Per un Robert Brasillach che diceva «Bisogna separare gli ebrei dalla nazione, bisogna deportare le famiglie, en bloc», o un Pierre Drieu La Rochelle convinto che «gli ebrei rappresentano la parte peggiore del liberalismo e della democrazia decadente, opposta all’Europa fascista che vogliamo costruire», la legge del contrappasso per analogia ci consegna oggi un Gad Lerner eternamente sdraiato sul lettino di Freud, o un Moni Ovadia per il quale il 7 ottobre è stata un’azione «pienamente legittima» perché «ribellarsi è diritto e dovere di un popolo occupato». A ben vedere, nessun collaborazionista culturale del nazismo riuscì a teorizzare con tanto slancio che potesse essere un’«azione pienamente legittima» aprire la pancia alle donne ebree incinte per decapitare il bambino, cavare gli occhi a genitori legati alla sedia davanti a figli che riceveranno subito dopo una pallottola in testa o un pugnale nel cuore, bruciare vivi donne, anziani e altri 1.200 civili inermi mentre piovono 5mila missili in 24 ore da ogni parte sulla popolazione israeliana. Certo, se l’avessero chiesto a Heidrich o a Streicher magari sarebbero stati d’accordo, e anche Chef Rubio la pensa così.

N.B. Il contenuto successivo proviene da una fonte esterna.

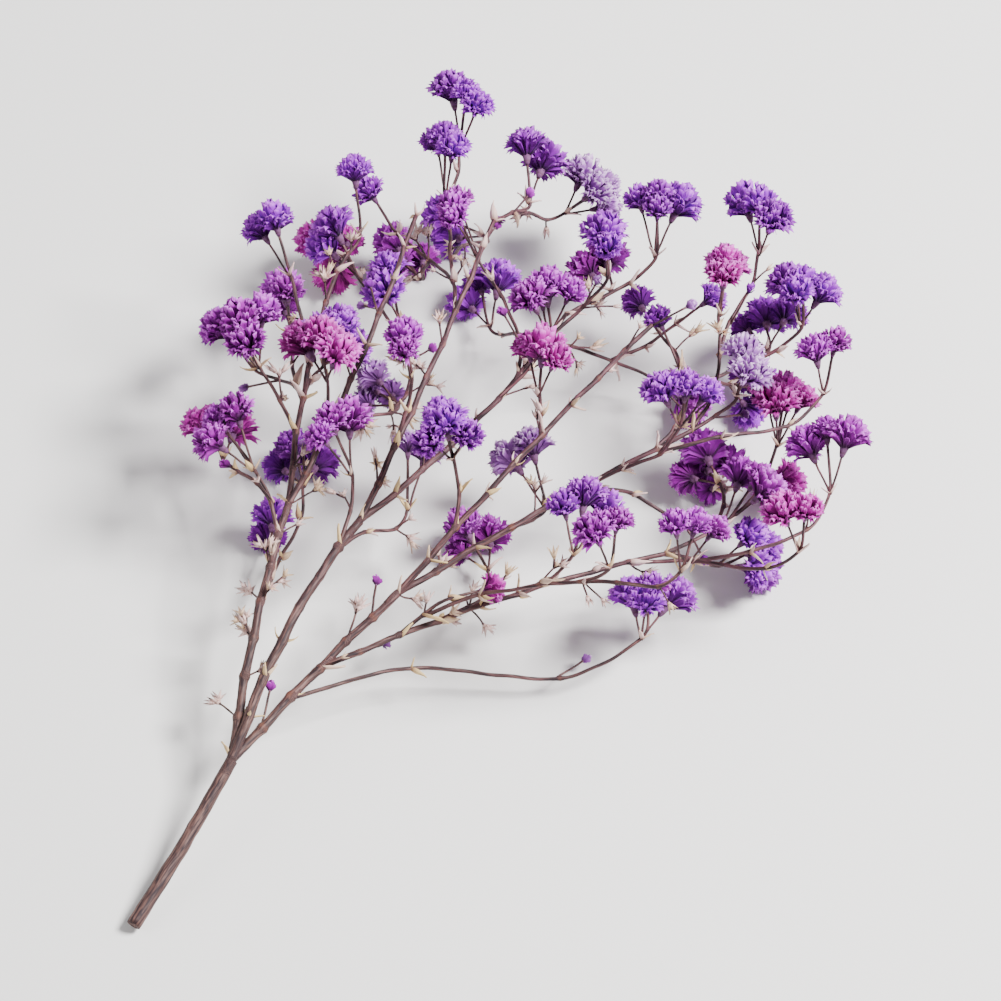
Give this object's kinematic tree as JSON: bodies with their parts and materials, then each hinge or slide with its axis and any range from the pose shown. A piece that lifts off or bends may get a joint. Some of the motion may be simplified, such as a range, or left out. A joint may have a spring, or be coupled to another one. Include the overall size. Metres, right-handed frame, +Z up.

Oggi, tra animi contriti e applausi partecipati, grazie ai collaborazionisti de’ noantri ce l’abbiamo fatta a rompere l’argine. Personaggi del calibro di Celine o Rebatet, convinti che un ebreo sia un «parassita, il più odioso, il più disgustoso», oggi se la devono combattere con i Travaglio e i Ranucci, i quali, peraltro, non solo in spirito ma pure in tecnica mangiano la polvere di quei mostri (in molti sensi) di cultura e pensiero. E si vede.

In questa infinita tragedia di Gaza, pensi a 80 anni prima quando agli ebrei facevano le stesse cose (ma senza vantarsene come fanno i palestinesi), sapendo che c’era Mildred Gillars, conosciuta come «Axis Sally» (Sally dell’Asse), una speaker radiofonica statunitense che trasmetteva propaganda nazista dalla Germania verso le truppe alleate per demoralizzare i soldati e diffondere disinformazione, come oggi con gli «ospedali bombardati apposta» e i «bambini affamati di proposito»: fatta la tara, fu in pratica una specie di Rula Jebreal. Anche il Giappone ebbe una valente collaborazionista, versante Pacifico, come «Tokyo Rose», altra speaker implacabile, però a noi è toccata Laura Boldrini, per dire, un prodotto tipico con etichetta Onu.

Ora, il soccorso per tanto strazio lo fornisce il «rasoio di Hanlon», principio metodologico modellato sul celeberrimo escamotage di Occam, che dice: «Mai attribuire a cattiveria quel che si spiega benissimo con la stupidità».